Ben Harush said her community has been supportive the entire journey. 

“Especially in the first year, I was just, ‘Leave me alone. I need to be alone.’ Sometimes people would say to me, ‘This isn’t what Shoam would want from you.’ And the intention was good. I knew that. But it wasn’t helpful. Because you think I don’t know that. Of course, I know what Shoam would want for me. I don’t need someone to tell me that. 

“There were days I couldn’t get up in the morning, and I just learned that that was okay.” 

In a final letter he wrote to his family, before going into Jenin for a military operation months before 7 October, he said even though the world was scary and dysfunctional, he still saw it as something beautiful. 

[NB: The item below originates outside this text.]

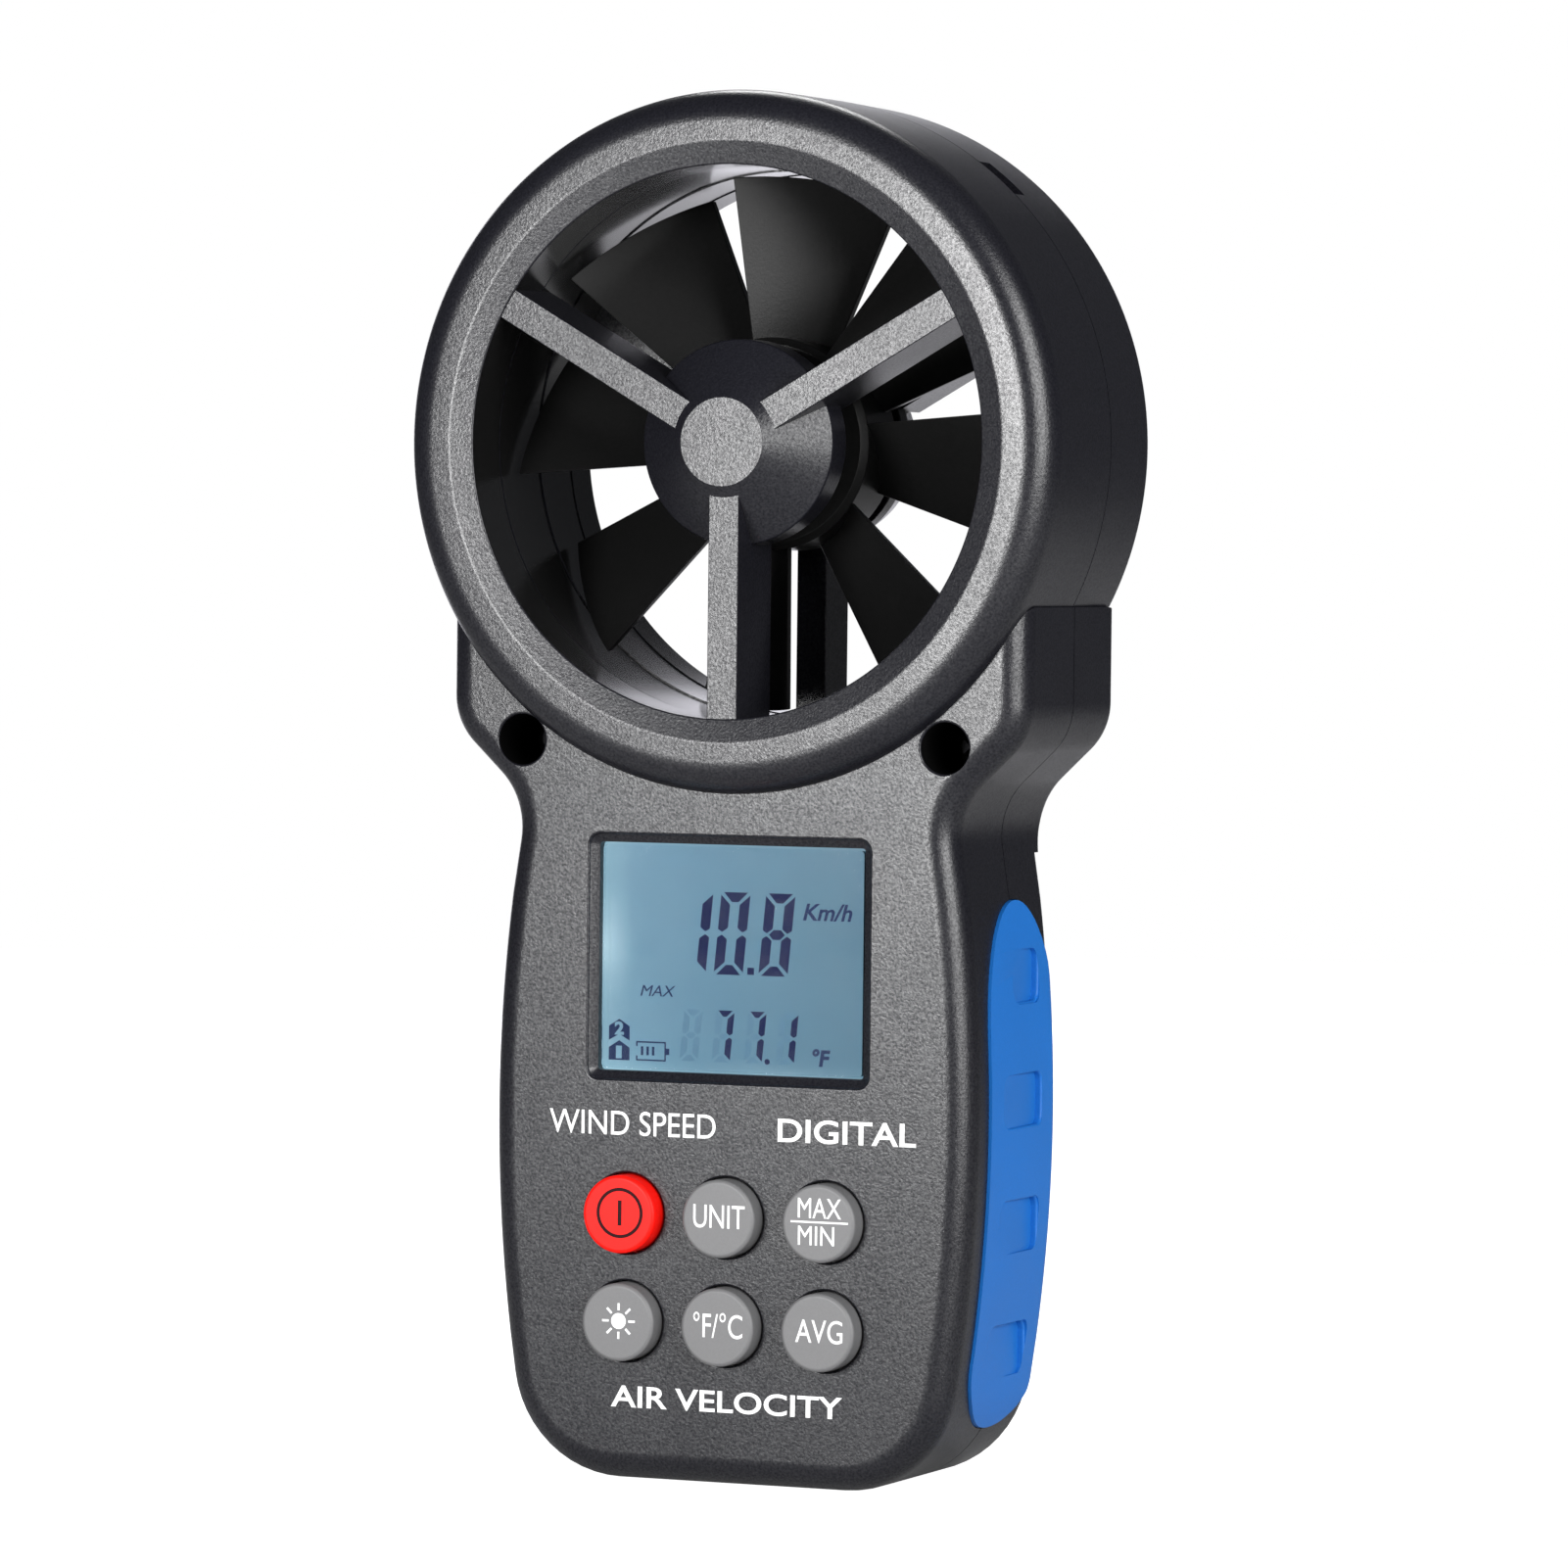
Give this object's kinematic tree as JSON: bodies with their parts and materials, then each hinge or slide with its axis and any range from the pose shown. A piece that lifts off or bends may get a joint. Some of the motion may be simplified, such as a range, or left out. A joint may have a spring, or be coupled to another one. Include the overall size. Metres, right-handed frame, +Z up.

“He didn’t want a world where we pretend everything is fine,” said his mother. “He wanted a world where we are ‘different’ and ‘unusual’. He saw the best in us; now, we must be the ones to see the best in each other, even when it’s hard to see through the tears.” 

She said that his words “give us a way to move through the silence. He knew that the world was scary and unclear, yet he filled his moments with gratitude. He didn’t ask for a perfect world; he asked for this one,” she said. 

Shoam wrote about the possibility he might not return. “The world is strange … the world is wrong … but even with all its shortcomings, the world is beautiful … I don’t want to live in another world. I want to live in this world.” 

He wrote how he saw the world’s flaws and the “messed up” parts of our reality and, instead of turning away he said, “Thank you for the challenges, thank you for my strength, thank you for my parents, my friends, my home, and my life.”